Vortex Breakdown Flows in Cylindrical Geometry

摘要

This paper reports the numerical results of swirling flows driven in cylindrical container by constantly rotating the bottom disc while either no-slip or free-slip boundary condition is imposed on the top lid. For the closed cylinder case, axisymmetric steady state solutions exhibit good agreement with available experimental measurements on the parameter dependency of the flow pattern as well as the position of stagnation points on the axis of rotation when the values of parameters are within the range of axisymmetric flows. Based on the numerical solutions, the idea in [1] is pursued under an effort to predict the position of stagnation points by means of using simple criteria. A reduced equation is derived by post-processing the momentum equations which successfully approximates the Re dependency of the axial position of the stagnation points. For the cylinder with top free-slip case, extensive parametric study was performed over a wide parameter space which includes parameter regions not fully explored by the previous studies. Momentum balance, whose information is ignored in the previous studies is examined in detail and it is shown that the nature of the flow is different between the flows with small h and these with large h for this flow configuration.
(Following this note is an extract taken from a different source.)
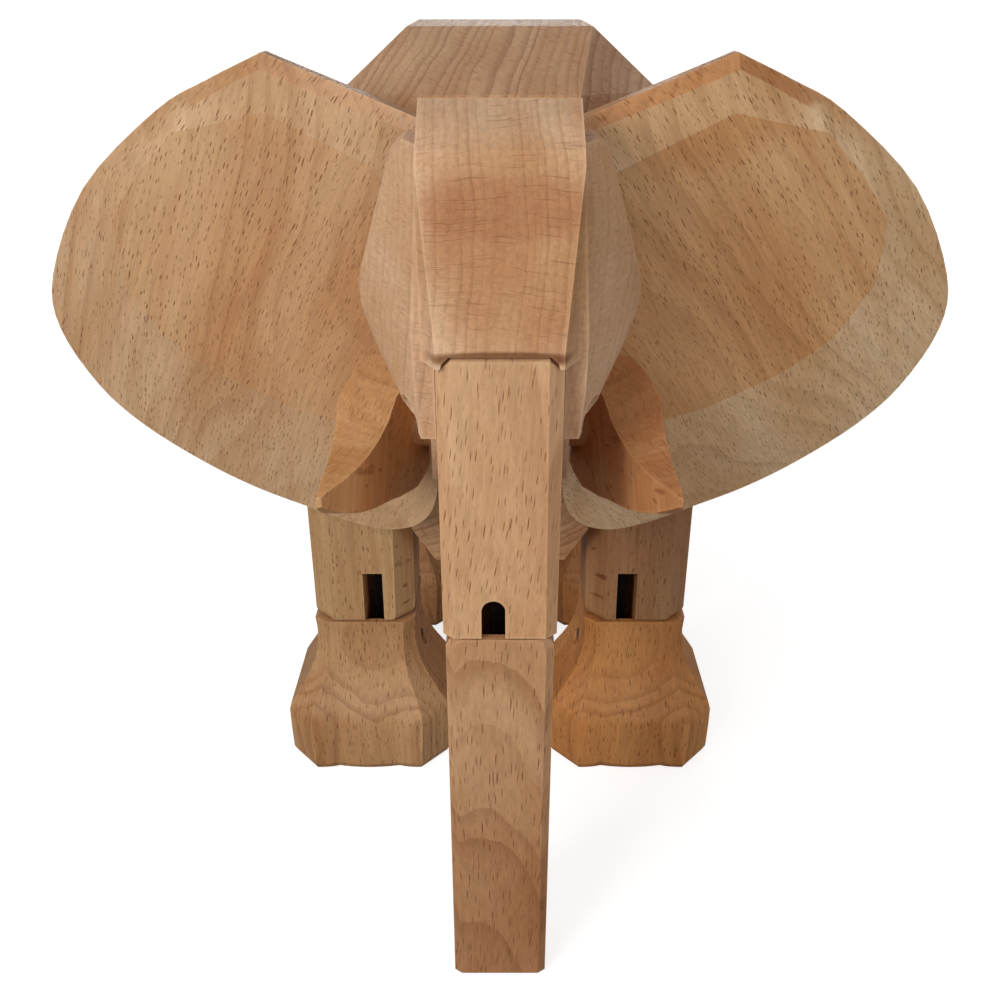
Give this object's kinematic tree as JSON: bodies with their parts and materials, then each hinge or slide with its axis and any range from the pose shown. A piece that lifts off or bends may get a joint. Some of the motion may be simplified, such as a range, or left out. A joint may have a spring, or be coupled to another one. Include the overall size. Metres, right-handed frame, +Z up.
{
  "type": "jointed wooden elephant figurine",
  "caption": "Standing toy elephant of faceted beech blocks, with large ears, tusks and a hanging trunk, jointed on dowels and elastic cords so it can be posed.",
  "frame": {"origin": "on the ground under the middle of the figure's length and width", "axes": "+X to the elephant's left, +Y to its tail, +Z up; it faces -Y"},
  "size_m": [0.1914, 0.1854, 0.172],
  "materials": {
    "body": "satin, oiled beech",
    "head": "satin, oiled beech",
    "ears": "satin, oiled beech",
    "tusks": "satin, oiled beech",
    "trunk": "satin, oiled beech",
    "legs": "satin, oiled beech",
    "feet": "satin, oiled beech",
    "tail": "satin, oiled beech",
    "dowels": "satin, oiled beech",
    "elastic": "black covered elastic, slightly shiny"
  },
  "bodies": {
    "torso": {"body": "body", "neck_cord": "elastic", "front_axle_cord": "elastic", "rear_axle_cord": "elastic", "tail_cord": "elastic"},
    "head": {"head": "head", "tusk_left": "tusks", "tusk_right": "tusks", "tusk_dowel": "dowels", "trunk_hinge_dowel": "dowels", "ear_cord": "elastic"},
    "ear_left": {"ear_left": "ears"},
    "ear_right": {"ear_right": "ears"},
    "trunk_upper": {"trunk_upper": "trunk", "trunk_cord": "elastic"},
    "trunk_lower": {"trunk_lower": "trunk", "trunk_cord_dowel": "dowels"},
    "tail": {"tail": "tail"},
    "front_left_leg": {"front_left_upper_leg": "legs", "front_left_plug": "dowels", "front_left_leg_cord": "elastic"},
    "front_left_foot": {"front_left_foot": "feet", "front_left_foot_dowel": "dowels"},
    "front_right_leg": {"front_right_upper_leg": "legs", "front_right_plug": "dowels", "front_right_leg_cord": "elastic"},
    "front_right_foot": {"front_right_foot": "feet", "front_right_foot_dowel": "dowels"},
    "rear_left_leg": {"rear_left_upper_leg": "legs", "rear_left_plug": "dowels", "rear_left_leg_cord": "elastic"},
    "rear_left_foot": {"rear_left_foot": "feet", "rear_left_foot_dowel": "dowels"},
    "rear_right_leg": {"rear_right_upper_leg": "legs", "rear_right_plug": "dowels", "rear_right_leg_cord": "elastic"},
    "rear_right_foot": {"rear_right_foot": "feet", "rear_right_foot_dowel": "dowels"}
  },
  "joints": [
    {"name": "neck_roll", "type": "hinge", "parent": "torso", "child": "head", "pos_m": [0, -0.04505, 0.138], "axis": [0, 1, 0], "range_deg": [-12, 12]},
    {"name": "ear_left_tilt", "type": "hinge", "parent": "head", "child": "ear_left", "pos_m": [0, -0.0507, 0.127], "axis": [1, 0, 0], "range_deg": [-6, 3]},
    {"name": "ear_right_tilt", "type": "hinge", "parent": "head", "child": "ear_right", "pos_m": [0, -0.0507, 0.127], "axis": [1, 0, 0], "range_deg": [-6, 3]},
    {"name": "trunk_lift", "type": "hinge", "parent": "head", "child": "trunk_upper", "pos_m": [0, -0.0812, 0.1148], "axis": [1, 0, 0], "range_deg": [-90, 12]},
    {"name": "trunk_fold", "type": "hinge", "parent": "trunk_upper", "child": "trunk_lower", "pos_m": [0, -0.0917, 0.079], "axis": [-1, 0, 0], "range_deg": [0, 90], "deforming": ["trunk_cord"]},
    {"name": "tail_swing", "type": "hinge", "parent": "torso", "child": "tail", "pos_m": [0, 0.0883, 0.126], "axis": [1, 0, 0], "range_deg": [0, 45], "deforming": ["tail_cord"]},
    {"name": "front_left_leg_swing", "type": "hinge", "parent": "torso", "child": "front_left_leg", "pos_m": [0.033, -0.0082, 0.084], "axis": [1, 0, 0], "range_deg": [-18, 18]},
    {"name": "front_left_knee", "type": "hinge", "parent": "front_left_leg", "child": "front_left_foot", "pos_m": [0.033, -0.0212, 0.0393], "axis": [-1, 0, 0], "range_deg": [0, 90], "deforming": ["front_left_leg_cord"]},
    {"name": "front_right_leg_swing", "type": "hinge", "parent": "torso", "child": "front_right_leg", "pos_m": [-0.033, -0.0082, 0.084], "axis": [-1, 0, 0], "range_deg": [-18, 18]},
    {"name": "front_right_knee", "type": "hinge", "parent": "front_right_leg", "child": "front_right_foot", "pos_m": [-0.033, -0.0212, 0.0393], "axis": [-1, 0, 0], "range_deg": [0, 90], "deforming": ["front_right_leg_cord"]},
    {"name": "rear_left_leg_swing", "type": "hinge", "parent": "torso", "child": "rear_left_leg", "pos_m": [0.033, 0.0598, 0.084], "axis": [1, 0, 0], "range_deg": [-12, 45]},
    {"name": "rear_left_knee", "type": "hinge", "parent": "rear_left_leg", "child": "rear_left_foot", "pos_m": [0.033, 0.0468, 0.0393], "axis": [-1, 0, 0], "range_deg": [0, 70], "deforming": ["rear_left_leg_cord"]},
    {"name": "rear_right_leg_swing", "type": "hinge", "parent": "torso", "child": "rear_right_leg", "pos_m": [-0.033, 0.0598, 0.084], "axis": [-1, 0, 0], "range_deg": [-45, 12]},
    {"name": "rear_right_knee", "type": "hinge", "parent": "rear_right_leg", "child": "rear_right_foot", "pos_m": [-0.033, 0.0468, 0.0393], "axis": [-1, 0, 0], "range_deg": [0, 70], "deforming": ["rear_right_leg_cord"]}
  ]
}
While simulated flow state diagram plotted on the (h, Re) plane for the top no-slip condition case exhibits good agreement with the previous simulation by Brons et al. [2], the counterpart for the top free-slip case does not coincide qualitatively with their numerical simulation [3] on some of the small parameter ranges. It is suggested furthermore that there is a possibility that many such small ranges exist which were not noticed in the previous numerical studies. These numerically predicted flow states are not yet confirmed by the experimental visualization nor by the full three-dimensional numerical computation and the results are open to the future studies.